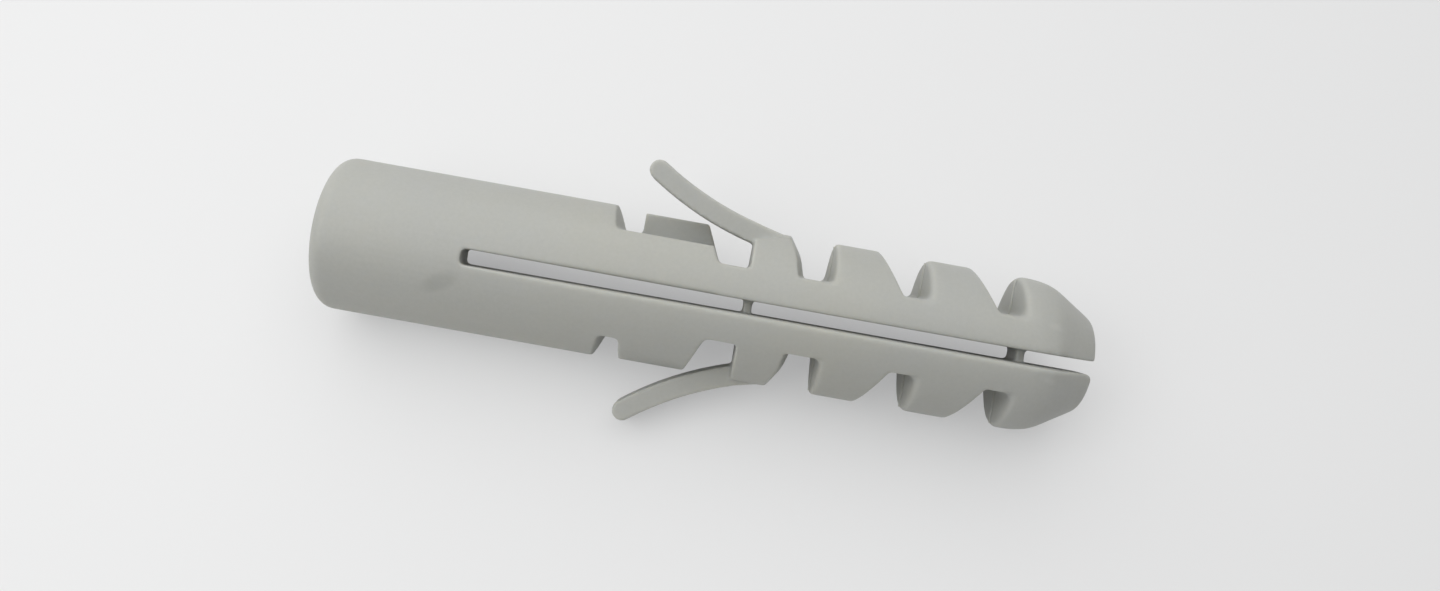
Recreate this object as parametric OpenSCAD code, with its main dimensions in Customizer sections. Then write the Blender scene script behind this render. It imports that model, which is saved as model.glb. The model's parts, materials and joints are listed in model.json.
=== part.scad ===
// Nylon wall plug, collarless expansion type, lying on its side.
// The axis runs along X: the mouth is at X = 0 and the tip points along +X.
// The plug is drawn with its slot in the XZ plane, which splits it into an upper half
// (+Y) and a lower half (-Y). Turned half a turn about its axis, it repeats itself, apart
// from the tongues' spread, the webs, and the slot, which is longer and wider underneath.
// Then it is rolled about its axis and lies on its shank, with the end of its lower tongue
// just clear of the ground.

/* [Body] */
// Outside diameter of the shank
plug_d = 10; // [9:0.5:14]
// Length from the mouth to the tip
plug_l = 50; // [46:1:70]
// Rounding of the mouth's outer edge
mouth_round = 1; // [0.3:0.1:1.5]

/* [Screw bore] */
// Diameter of the straight bore in the neck
bore_d = 6; // [4:0.1:6.6]
// Depth of the straight bore from the mouth
bore_l = 9; // [5:0.5:14]
// Lead-in chamfer at the mouth
bore_lead = 0.4; // [0.1:0.1:0.6]
// Bore diameter where the toothed part starts
throat_d = 2.8; // [2:0.1:3.4]
// Bore diameter at the tip
channel_d = 1.5; // [1:0.1:2]

/* [Slot] */
// Distance from the mouth to the slot on the upper face
slot_start = 9.6; // [6:0.1:14]
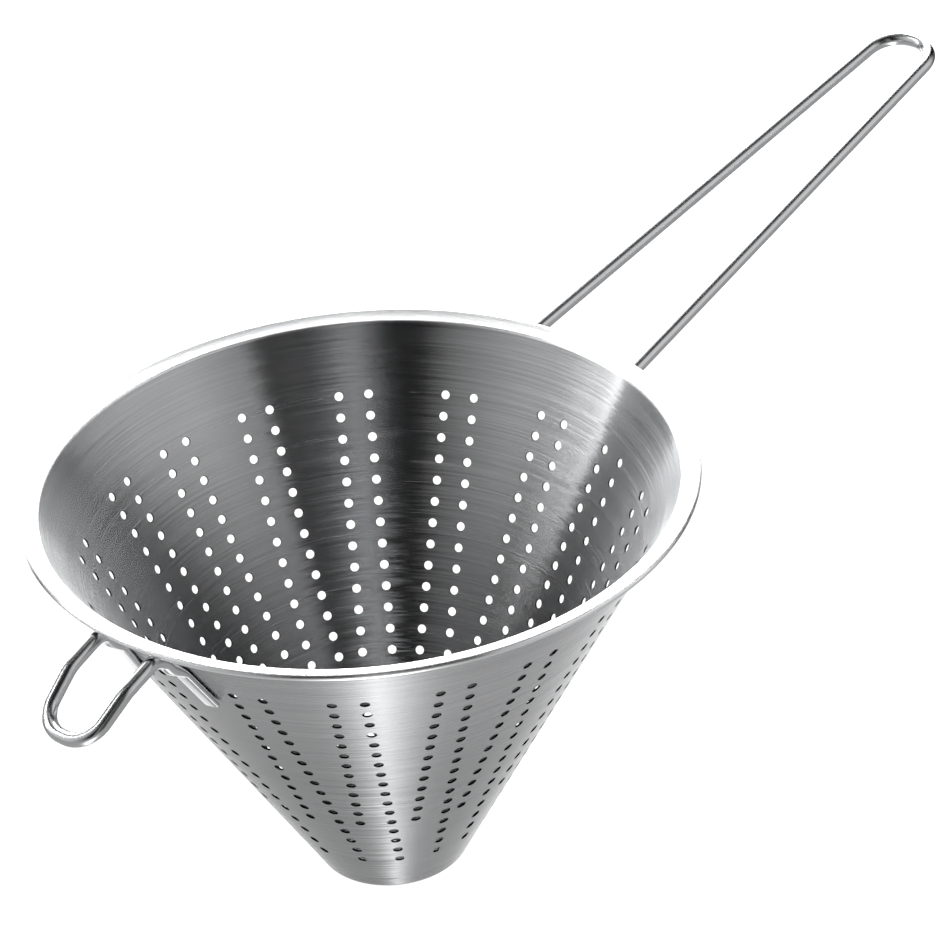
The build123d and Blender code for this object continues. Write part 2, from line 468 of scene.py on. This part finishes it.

## Task to complete
Would you write down every record again, exactly?

## Answer for this exercise
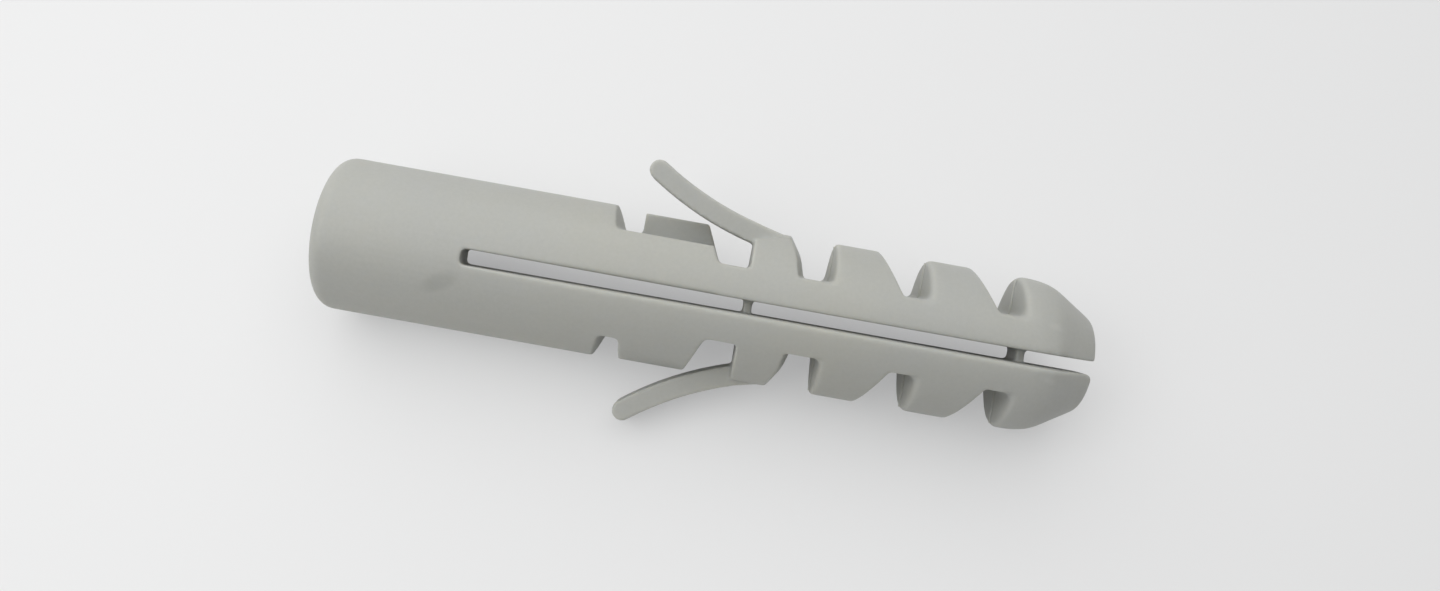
Recreate this object as parametric OpenSCAD code, with its main dimensions in Customizer sections. Then write the Blender scene script behind this render. It imports that model, which is saved as model.glb. The model's parts, materials and joints are listed in model.json.
=== part.scad ===
// Nylon wall plug, collarless expansion type, lying on its side.
// The axis runs along X: the mouth is at X = 0 and the tip points along +X.
// The plug is drawn with its slot in the XZ plane, which splits it into an upper half
// (+Y) and a lower half (-Y). Turned half a turn about its axis, it repeats itself, apart
// from the tongues' spread, the webs, and the slot, which is longer and wider underneath.
// Then it is rolled about its axis and lies on its shank, with the end of its lower tongue
// just clear of the ground.

/* [Body] */
// Outside diameter of the shank
plug_d = 10; // [9:0.5:14]
// Length from the mouth to the tip
plug_l = 50; // [46:1:70]
// Rounding of the mouth's outer edge
mouth_round = 1; // [0.3:0.1:1.5]

/* [Screw bore] */
// Diameter of the straight bore in the neck
bore_d = 6; // [4:0.1:6.6]
// Depth of the straight bore from the mouth
bore_l = 9; // [5:0.5:14]
// Lead-in chamfer at the mouth
bore_lead = 0.4; // [0.1:0.1:0.6]
// Bore diameter where the toothed part starts
throat_d = 2.8; // [2:0.1:3.4]
// Bore diameter at the tip
channel_d = 1.5; // [1:0.1:2]

/* [Slot] */
// Distance from the mouth to the slot on the upper face
slot_start = 9.6; // [6:0.1:14]
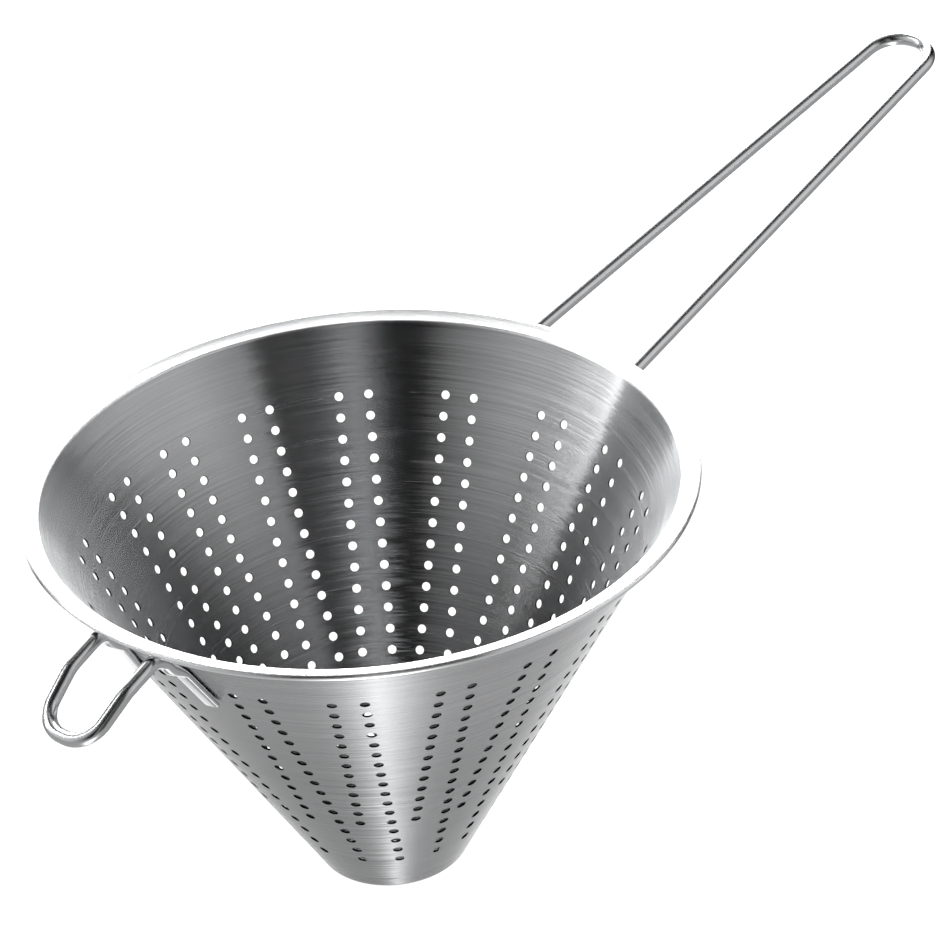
The build123d and Blender code for this object continues. Write part 2, from line 468 of scene.py on. This part finishes it.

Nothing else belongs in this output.